In Group Three, the children are invited to think about their relationship to self and others including the land on which they inhabit and all the other sentient beings they are connected to by it. Tongva Elder and Educator Julia Bogany said the land reflects back to us how well we are taking care of each other. This idea is rooted in the understanding that everything is connected and there is a reciprocal relationship to everything. Children in Group Three learn about the land through native plants. They are gifted a native plant to care for forging an immediate relationship where they can experience the inherent value of the plant as is without a need to exploit it. They learn to observe and catch the wisdom and story of the plant which helps them to extend their ability to learn from and hear the story of other beings. Our children will write the next chapter of the story. So, it is our responsibility to support their understanding that caring for yourself is all about how you care for others, especially the natural world.
In Group Five, students focus their attention on sustainability. This begins with the introduction of the Group Five class job, the recyclers. To do this job, students help manage the recycling for the school each day. They are also responsible for teaching the other groups how to understand and properly use the landfill, recycling and compost containers and what goes in each bin. The students’ involvement in this job has led to a series of deeper studies about why we recycle and what we can do to help the school operate in a more sustainable way. Through research involving print and multimedia resources, as well as field trips, students dig into elements of sustainability, such as developing an understanding of renewable and non-renewable resources, in order to build a well-rounded understanding of the concept. Students also engage in learning about concepts of justice related to the environment, such as environmental justice, specifically learning about how access to clean land, air, and water is not always fair and how communities of color are disproportionately impacted. The level of positive impact that the students have at Westland, from the micro level of taking care of the recycling to the macro level of positively impacting the school’s sustainability goals, is demonstrative of how Westland helps children realize the power and impact that they can have on their world.
There are less obvious ways sustainability is ever present at Westland, too. One moment in my first year at Westland comes to mind. We had hired a new photographer to take school photos, and they set up a faux leaf backdrop in the East Yard. One teacher colleague was peacefully adamant that the photographer take the backdrop down. She looked at the photographer - fair, firm and friendly - pointed to the actual East Yard trees and said, “We have many green backdrops already set up.” Watching the photographer roll up his plastic background, the moment was aesthetic and funny to me. I now see it tied to a culture of sustainability.
At a cultural level, our focus on breaking bread in meaningful ways ties us to our earth. Last spring the Civic Engagement Committee hosted environmental activist, scholar, and dope human being Lauren Tucker, who spoke on food equity. Tucker believes that healthy food and lifestyle is a human right! Her work had previously been the “Don’t do this” approach to espousing sustainability, but she has shifted that message recently to one centered on food as celebration. Through celebration and the coming together breaking bread engenders, Tucker argues that we can “reindigenize and rehumanize and regenerate the culture of fooding.” She encouraged Westland to build bridges and focus on health, in order to more effectively tend to our earth through a positive, less shaming, less fear-based approach.

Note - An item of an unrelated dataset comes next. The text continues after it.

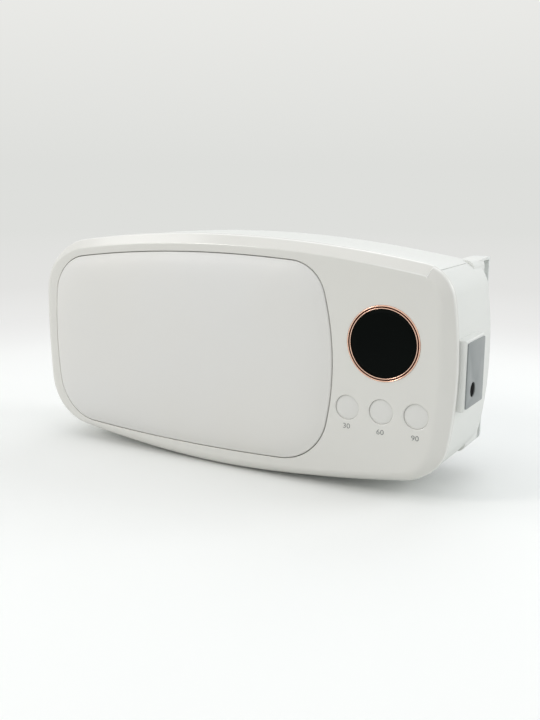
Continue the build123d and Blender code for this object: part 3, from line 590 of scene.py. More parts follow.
def tidy_mesh(mesh: bpy.types.Mesh) -> None:
    """Merge doubled points and turn every face of a closed mesh outwards.

    Args:
        mesh: the mesh.
    """
    work = bmesh.new()
    work.from_mesh(mesh)
    bmesh.ops.remove_doubles(work, verts=work.verts, dist=1e-7)
    bmesh.ops.recalc_face_normals(work, faces=work.faces)
    work.to_mesh(mesh)
    work.free()


def shown(name: str, data: bpy.types.ID) -> bpy.types.Object:
    """Make an object and link it to the scene.

    Args:
        name: object name.
        data: its mesh, curve, light or camera.

    Returns:
        The new object.
    """
    made = bpy.data.objects.new(name, data)
    bpy.context.scene.collection.objects.link(made)
    return made


def settle(made: bpy.types.Object, role: Role) -> None:
    """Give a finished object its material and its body.

    Args:
        made: the object.
        role: what it is.
    """
    made.data.materials.clear()
    made.data.materials.append(role.finish.build())
    made.data.shade_smooth()
    made.data.set_sharp_from_angle(angle=math.radians(role.sharp))
    if role.replaces:
        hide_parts(*role.replaces)
    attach(made, role.body)
    log.info("%s: %d faces on body %s", made.name, len(made.data.polygons), role.body)


def dress_node(node: str, finish: Finish) -> None:
    """Give a node of the part a better material.

    Args:
        node: name of the node.
        finish: what its surface is.
    """
    shown = frame["nodes"][node]
    shown.data.materials.clear()
    shown.data.materials.append(finish.build())
    log.info("%s: kept as it is, with %s", node, finish.name)


class Shaping(Enum):
    """What a helper solid does to the piece it meets."""

    ADD = "UNION"
    CUT = "DIFFERENCE"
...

I share these connections and stories and thoughts to lift up, not suggest that “Oh, we got this.” Nobody can be doing enough. Westland has work to do, from getting our solar panels up and running again to considering the ways we can make more explicit connections between our social justice and equity work and our sustainability efforts. Not to mention thinking of ways we can share the work we’re doing more broadly, to teach as well as to learn from neighboring school communities. What parent education opportunities are there to teach us how we ingrain sustainability into our family systems? And here’s a potentially controversial idea: Given that reducing meat is arguably the most impactful step an individual can take to help our earth, do we have a responsibility to reduce our meat consumption as an institution? I know I might get into some good kind of trouble by putting that out there here.
I close by inviting us all to consider the ways we love land and serve people. Robin Wall Kimmerer in Braiding Sweetgrass writes that this is our work as educators, and I’d say as parents too: “Isn’t this the purpose of education, to learn the nature of your own gifts and how to use them for good in the world?” I am eager to explore our gifts for good, what each of us has to offer as individuals and collectively. I think our world might depend on it.